**Stated exercise:** Of all the lines in the material, how many contain the word "True"? State the number alone.

**Given information:**
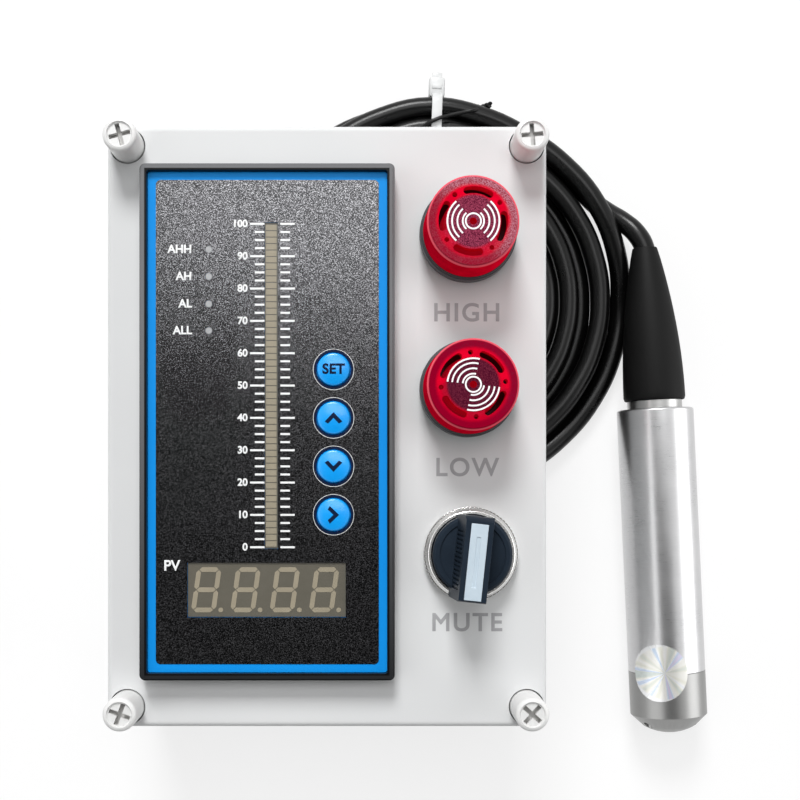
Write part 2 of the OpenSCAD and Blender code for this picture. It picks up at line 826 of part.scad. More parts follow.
// Handle: steep at the pointer end, its flanks spread towards the foot and ribbed
module handle() {
    z = knob_z + 1;
    foot_w = handle_w + 2 * handle_flank;
    lean = atan(handle_flank / (handle_h - z));
    rib_z = knob_z + knob_disc_h + 0.4;
    rib_h = handle_h - rib_z - 2.6;
    difference() {
        intersection() {
            translate([-foot_w / 2, 0, 0]) rotate([90, 0, 90]) linear_extrude(foot_w) polygon([
                [2 - knob_r, z], [knob_r - 2, z], [knob_r - 2, z + 2], [handle_high, z + 2.2],
                [handle_high, handle_h - 2.2],
                [handle_high - 1.2, handle_h], [handle_low + 0.4, handle_h], [handle_low, handle_h - 1.4],
                [handle_low, z + 3.4], [handle_low + 0.8, z + 2], [2 - knob_r, z + 2]
            ]);
            rotate([90, 0, 0]) translate([0, 0, -20]) linear_extrude(40) polygon([
                [-foot_w / 2, z], [foot_w / 2, z], [handle_w / 2, handle_h], [-handle_w / 2, handle_h]
            ]);
        }
        for (s = [-1, 1], i = [0:rib_count - 1]) {
            translate([s * foot_w / 2, insert_at + (i - (rib_count - 1) / 2) * rib_pitch, z]) {
                rotate([0, -s * lean, 0]) block([1, 0.6], rib_z - z, rib_h);
            }
        }
    }
}

module selector_insert() {
    color("white") at_selector() rotate([0, 0, handle_angle]) {
        translate([0, insert_at, handle_h - insert_t]) difference() {
            block(insert_size, 0, insert_t + 0.3);
            block([1.2, insert_size.y - 8], insert_t, 1);
        }
    }
}

// Probe
module probe_tube() {
    color("lightsteelblue") at_probe() up(seam_z) difference() {
        union() {
            cylinder(r = probe_r, h = probe_l - seam_z - 0.6);
            up(probe_l - seam_z - 0.6) cylinder(r1 = probe_r, r2 = probe_r - 0.6, h = 0.6);
        }
        up(-1) cylinder(r = probe_r - tube_t, h = probe_l);
    }
}

// Nose cap: domed end, taper, skirt and the plug in the tube, with three water inlets
module probe_nose() {
    plug_r = probe_r - tube_t - 0.05;
    steps = 5;
    color("silver") at_probe() difference() {
        rotate_extrude() polygon(concat(
            [for (i = [0:steps]) let (r = tip_r * i / steps) [r, dome_z(r)]],
            [
                [probe_r, 0], [probe_r, seam_z - 0.2], [probe_r - 0.2, seam_z],
                [plug_r, seam_z], [plug_r, seam_z + 7], [0, seam_z + 7]
            ]
        ));
        up(-2.5) cylinder(r = 9, h = sensor_z + 3);
        up(sensor_z) cylinder(r = 10.05, h = 20);
        for (a = [90:120:330]) rotate([0, 0, a]) translate([inlet_at, 0, -taper_h - dome_h - 1]) {
            cylinder(r = inlet_r, h = taper_h + dome_h + 3);
        }
        up(seam_z + 3) tube(probe_r, plug_r - 1.25, 2);
    }
}

// Height of the domed end at radius r
function dome_z(r) = dome_r - taper_h - dome_h - sqrt(dome_r * dome_r - r * r);

module probe_sensor() {
    color("silver") at_probe() union() {
        up(sensor_z) cylinder(r = 10, h = 11);
        up(sensor_z - 0.4) tube(8.8, 7.6, 1);
        for (a = [45:90:315]) rotate([0, 0, a]) translate([5, 0, sensor_z + 10]) cylinder(r = 0.5, h = 6);
    }
}

// Seals between the tube and its two end pieces
module probe_seals() {
    color("black") at_probe() for (z = [seam_z + 3.1, probe_l - 7.9]) {
        up(z) tube(probe_r - tube_t, probe_r - tube_t - 1.25, 1.8);
    }
}

module probe_board() {
    color("darkgreen") at_probe() union() {
        up(34) block([24.9, 1.6], 0, 58);
        translate([0, 1.5, 44]) block([8, 2], 0, 10);
        translate([3, 1.5, 62]) block([6, 2], 0, 6);
        translate([-3, 2.4, 74]) block([9, 4], 0, 12);
    }
}

// Steel head: plug in the tube, neck, and the stub that the boot is pushed on
module probe_head() {
    color("silver") at_probe() difference() {
        union() {
            up(probe_l - 12) cylinder(r = probe_r - tube_t - 0.05, h = 11.4);
            up(probe_l - 1) cylinder(r = neck_r, h = neck_h + 1);
            up(boot_z) cylinder(r = 7, h = stub_h);
        }
        up(probe_l - 13) cylinder(r = cable_r + 0.1, h = 60);
        up(probe_l - 8) tube(probe_r, probe_r - tube_t - 1.3, 2);
    }
}

function boot_radius(t) = boot_tip_r + (boot_belly_r - boot_tip_r) * sin(90 * pow(t / boot_l, 0.9));

module probe_boot() {
    steps = 14;
    color([0.12, 0.12, 0.12]) at_probe() up(boot_z) difference() {
        rotate_extrude() polygon(concat(
            [[0, 0], [boot_belly_r - 0.4, 0]],
            [for (i = [0:steps]) let (t = (boot_l - 1.2) * (1 - i / steps)) [boot_radius(t), boot_l - t]],
            [[0, boot_l]]
        ));
        up(-1) cylinder(r = 7.05, h = stub_h + 1.2);
        cylinder(r = cable_r + 0.2, h = boot_l + 1);
    }
}

// Cable
function unit(v) = v / norm(v);

// Point on the smooth curve through a route, at parameter u of stretch i
function spline(p, i, u) = let (
    a = p[max(i - 1, 0)], b = p[i], c = p[i + 1], d = p[min(i + 2, len(p) - 1)]
) 0.5 * (2 * b + (c - a) * u + (2 * a - 5 * b + 4 * c - d) * u * u + (3 * b - a - 3 * c + d) * u * u * u);

function curve(p, n) = concat(
    [for (i = [0:len(p) - 2], k = [0:n - 1]) spline(p, i, k / n)], [p[len(p) - 1]]
);

function heading(c, i) = unit(c[min(i + 1, len(c) - 1)] - c[max(i - 1, 0)]);

// Round tube swept along a route
module swept(route, r, n, sides) {
    c = curve(route, n);
    count = len(c);
    rings = [
        for (i = [0:count - 1], k = [0:sides - 1])
            let (t = heading(c, i), side = unit(cross(t, [0, 0, 1])), rise = cross(side, t))
            c[i] + r * (cos(k * 360 / sides) * side + sin(k * 360 / sides) * rise)
    ];
    walls = [
        for (i = [0:count - 2], k = [0:sides - 1]) let (m = (k + 1) % sides, o = i * sides)
            [o + k, o + m, o + sides + m, o + sides + k]
    ];
    polyhedron(rings, concat(
        walls,
        [[for (k = [sides - 1:-1:0]) k]],
        [[for (k = [0:sides - 1]) (count - 1) * sides + k]]
    ));
}

module cable_lead() {
    color([0.1, 0.1, 0.1]) translate(coil_at) swept(lead_route, cable_r, 2, 12);
}

// Outer shape of the coil, let in where the bands go round it. The lower layer reaches
// further out than the upper one, so that it passes under the belly of the boot
module cable_coil() {
    outer = [coil_r, coil_r - cable_r];
    color([0.1, 0.1, 0.1]) difference() {
        translate(coil_at) rotate_extrude() {
            translate([coil_in_r, cable_r]) square([outer[1] - coil_in_r, cable_d]);
            for (i = [0, 1]) {
                translate([coil_in_r + cable_r, i * cable_d]) {
                    square([outer[i] - coil_in_r - cable_d, cable_d]);
                    for (x = [0, outer[i] - coil_in_r - cable_d]) translate([x, cable_r]) circle(cable_r);
                }
            }
        }
        band_groove(tie_angle, tie_w + 0.2, tie_t);
        band_groove(twist_angle, twist_w + 0.2, twist_t);
    }
}

// Strap round the section of the bundle, which it squeezes to less than the coil's height
module band(angle, w, t) {
    across_bundle(angle) translate([-w / 2, coil_r - bundle_w, 0]) rotate([90, 0, 90]) {
        linear_extrude(w) difference() {
            translate([-t, 0]) square([bundle_w + 2 * t, coil_h]);
            translate([0, t]) square([bundle_w, coil_h - 2 * t]);
        }
    }
}

module band_groove(angle, w, t) {
    across_bundle(angle) translate([-w / 2, coil_in_r - 5, -1]) difference() {
        cube([w, coil_r + 20, coil_h + 3]);
        translate([-1, coil_r - bundle_w - coil_in_r + 5, t + 1]) cube([w + 2, bundle_w, coil_h - 2 * t]);
    }
}

module cable_tail() {
    color([0.1, 0.1, 0.1]) translate(coil_at) swept(tail_route, cable_r, 2, 12);
}

// Two conductors and the vent tube, bared at the end of the cable
module cable_cores() {
    colors = ["red", "black", "white"];
    for (i = [0:2]) color(colors[i]) translate(coil_at) swept(core_routes[i], core_r, 2, 8);
}

// Nylon tie: strap, head with its slot, and the stub of the strap cut off behind the head
module cable_tie() {
    chamfer = 1.1;
    x = tie_head.x / 2;
    y = tie_head.y;
    color("white") {
        band(tie_angle, tie_w, tie_t);
        across_bundle(tie_angle) translate([0, coil_r + tie_t, 5]) {
            linear_extrude(tie_head.z) difference() {
                polygon([
                    [-x + chamfer, 0], [x - chamfer, 0], [x, chamfer], [x, y - chamfer],
                    [x - chamfer, y], [chamfer - x, y], [-x, y - chamfer], [-x, chamfer]
                ]);
                translate([-tie_w / 2, 2.8]) square([tie_w, 1.6]);
            }
            translate([-tie_w / 2, y - 0.2, 2]) cube([tie_w, tie_stub + 0.2, tie_t]);
        }
    }
}

module twist_tie() {
    color([0.1, 0.1, 0.1]) {
        band(twist_angle, twist_w, twist_t);
        across_bundle(twist_angle) translate([0, coil_r + twist_t - 0.2, 9]) rotate([0, 0, 20]) {
            cube([5, 0.8, 1.4]);
        }
    }
}

enclosure_base();
enclosure_cover();
cover_gasket();
cover_screws();
cable_grommets();
wiring_strip();
terminal_screws();
meter_bezel();
meter_front_plate();
meter_film();
meter_case();
bar_display();
bar_segments();
digit_display();
digit_segments();
alarm_leds();
display_board();
key_switches();
relay_board();
relays();
transformer();
meter_terminals();
meter_clamps();
clamp_screws();
key_cap(0);  // key_set
key_cap(1);  // key_up
key_cap(2);  // key_down
key_cap(3);  // key_shift
at_high() alarm_lens(-10);  // high_alarm_lens
at_high() alarm_marks(0);  // high_alarm_marks
at_high() alarm_base();  // high_alarm_base
at_high() alarm_seal();  // high_alarm_seal
at_high() alarm_nut();  // high_alarm_nut
at_high() alarm_sounder();  // high_alarm_sounder
at_low() alarm_lens(50);  // low_alarm_lens
at_low() alarm_marks(-55);  // low_alarm_marks
at_low() alarm_base();  // low_alarm_base
at_low() alarm_seal();  // low_alarm_seal
at_low() alarm_nut();  // low_alarm_nut
at_low() alarm_sounder();  // low_alarm_sounder
selector_body();
selector_ring();
selector_nut();
selector_contacts();
selector_shaft();
selector_knob();
selector_insert();
probe_tube();
probe_nose();
probe_head();
probe_boot();
probe_sensor();
probe_seals();
probe_board();
cable_lead();
cable_coil();
cable_tail();
cable_cores();
cable_tie();
twist_tie();
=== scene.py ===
import math

import bmesh
import bpy
from mathutils import Matrix, Vector


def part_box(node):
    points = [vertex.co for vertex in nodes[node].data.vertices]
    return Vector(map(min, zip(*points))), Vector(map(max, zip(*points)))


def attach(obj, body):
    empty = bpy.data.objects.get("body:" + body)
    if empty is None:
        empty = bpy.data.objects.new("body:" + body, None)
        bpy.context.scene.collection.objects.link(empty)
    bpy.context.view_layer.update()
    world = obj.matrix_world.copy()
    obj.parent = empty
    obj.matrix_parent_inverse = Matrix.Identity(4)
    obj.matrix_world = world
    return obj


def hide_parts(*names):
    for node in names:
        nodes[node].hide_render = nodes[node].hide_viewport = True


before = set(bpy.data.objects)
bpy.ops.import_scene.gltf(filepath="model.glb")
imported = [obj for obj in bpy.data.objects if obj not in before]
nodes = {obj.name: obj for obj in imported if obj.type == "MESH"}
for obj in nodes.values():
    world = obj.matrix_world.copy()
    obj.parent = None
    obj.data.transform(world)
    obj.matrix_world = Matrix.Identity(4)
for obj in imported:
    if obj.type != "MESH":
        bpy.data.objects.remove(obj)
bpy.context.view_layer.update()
mm = 0.001


def middle(node):
    low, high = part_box(node)
    return (Vector(low) + Vector(high)) / 2


def top(node):
    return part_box(node)[1][2]


def corners(node):
    # Lowest and highest corner, in mm
    return [Vector(corner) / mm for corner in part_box(node)]


# Camera

cameraSet = {
    # The camera's place over the cover, and its sensor, in mm
    "above": (-24.4, -9.475), "distance": 410, "sensor": 36,
    # The picture's size, the camera's focal length and where it looks straight down, in pixels
    "picture": 800, "focalPixels": 1287, "axisPixel": (360, 480),
}


def makeCamera():
    data = bpy.data.cameras.new("photoCamera")
    data.sensor_width = cameraSet["sensor"]
    data.lens = data.sensor_width * cameraSet["focalPixels"] / cameraSet["picture"]
    data.shift_x = 0.5 - cameraSet["axisPixel"][0] / cameraSet["picture"]
    data.shift_y = cameraSet["axisPixel"][1] / cameraSet["picture"] - 0.5
    camera = bpy.data.objects.new("photoCamera", data)
    bpy.context.scene.collection.objects.link(camera)
    x, y = cameraSet["above"]
    camera.location = (x * mm, y * mm, top("enclosure_cover") + cameraSet["distance"] * mm)
    bpy.context.scene.camera = camera
    bpy.context.scene.view_settings.view_transform = "Standard"


makeCamera()
print("camera made")


# Working with pieces

def clearSelection():
    if bpy.context.object and bpy.context.object.mode != "OBJECT":
        bpy.ops.object.mode_set(mode="OBJECT")
    bpy.ops.object.select_all(action="DESELECT")


def pick(piece):
    clearSelection()
    piece.select_set(True)
    bpy.context.view_layer.objects.active = piece


def settle(piece):
    pick(piece)
    bpy.ops.object.transform_apply(location=True, rotation=True, scale=True)


def applied(piece, kind, **settings):
    modifier = piece.modifiers.new(kind.lower(), kind)
    for name, value in settings.items():
        setattr(modifier, name, value)
    pick(piece)
    bpy.ops.object.modifier_apply(modifier=modifier.name)
    return piece


def joined(group):
    clearSelection()
    for piece in group:
        piece.select_set(True)
    bpy.context.view_layer.objects.active = group[0]
    if len(group) > 1:
        bpy.ops.object.join()
    return group[0]


def smooth(piece, angle=35):
    # Edges sharper than the angle stay edges
    pick(piece)
    bpy.ops.object.shade_smooth_by_angle(angle=math.radians(angle))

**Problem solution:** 4